The Bavarian-style wheat, known variously as weizen (meaning “wheat”), hefeweizen (“wheat with yeast”) or weissbier (“white beer”), is characterized by the use of large amounts of malted wheat, which creates a beer lighter than an all-barley-malt brew yet slightly heavier than a beer brewed using unmalted wheat. (Typically, at least 50% of the grains used to make a weissbier will be malted wheat, although that percentage can rise as much as to 80%.) More important, however, is the use of a yeast culled from a specific family of Bavarian wheat beer yeasts, which typically impart a spicy (clove, black pepper) and distinctively banana-ish aroma and flavour to the beer. Anything described as a hefeweizen or weissbier should boast these characteristics, although not all do.

 

The Belgian style of wheat beer, also known as white beer, bière blanche or wit, is brewed from unmalted wheat – usually up to a maximum of 35% of the grains – and barley malt. It is then spiced with coriander, sour orange peel and sometimes other herbs or spices, giving it even more of a citrusy, peppery character. At its best, the Belgian wit is a very light yet flavourful beer, slightly sweet but never cloying, and both refreshing and well-suited to brunch dishes and other light fare.

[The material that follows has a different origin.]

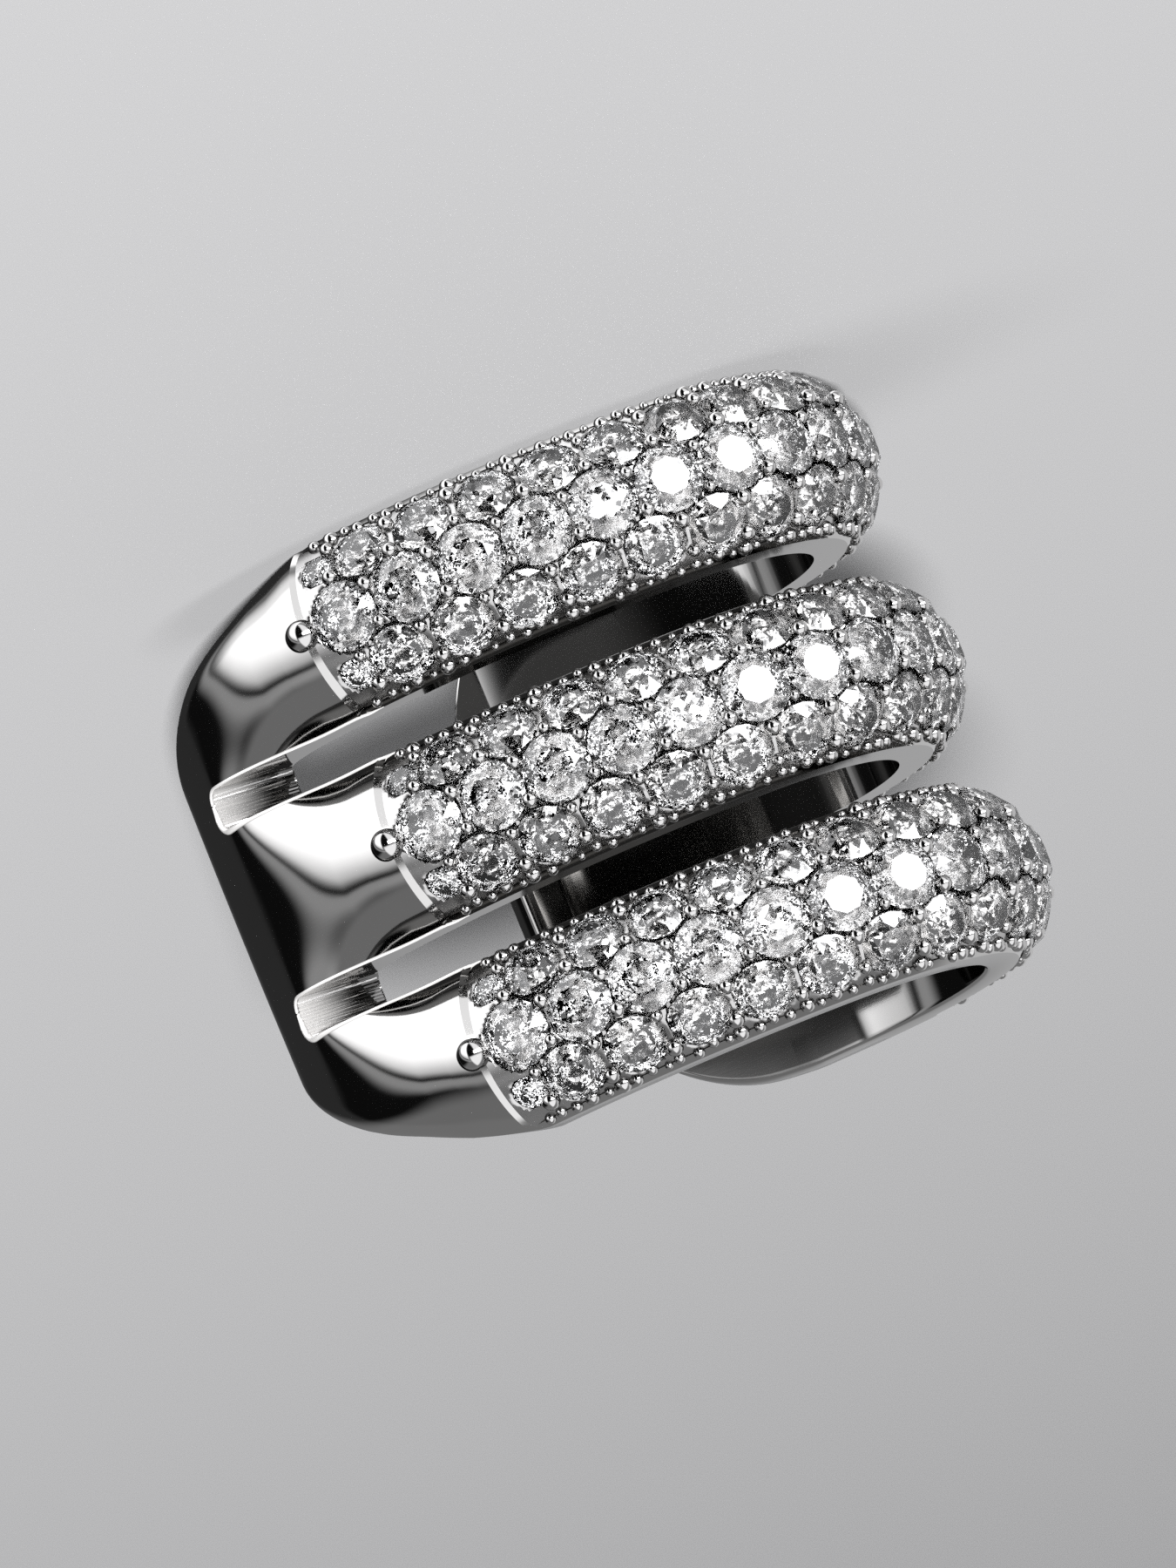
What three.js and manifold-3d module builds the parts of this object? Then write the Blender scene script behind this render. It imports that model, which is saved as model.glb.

The final common style of wheat beer is the North American wheat. Crafted by early ale-focused microbreweries, this style uses malted wheat simply as a way of lightening the body of the beer to make it more accessible to the average consumer of major label lagers. These beers are generally light bodied and faintly lemony in flavour, without significant hoppiness or malty or fruity character.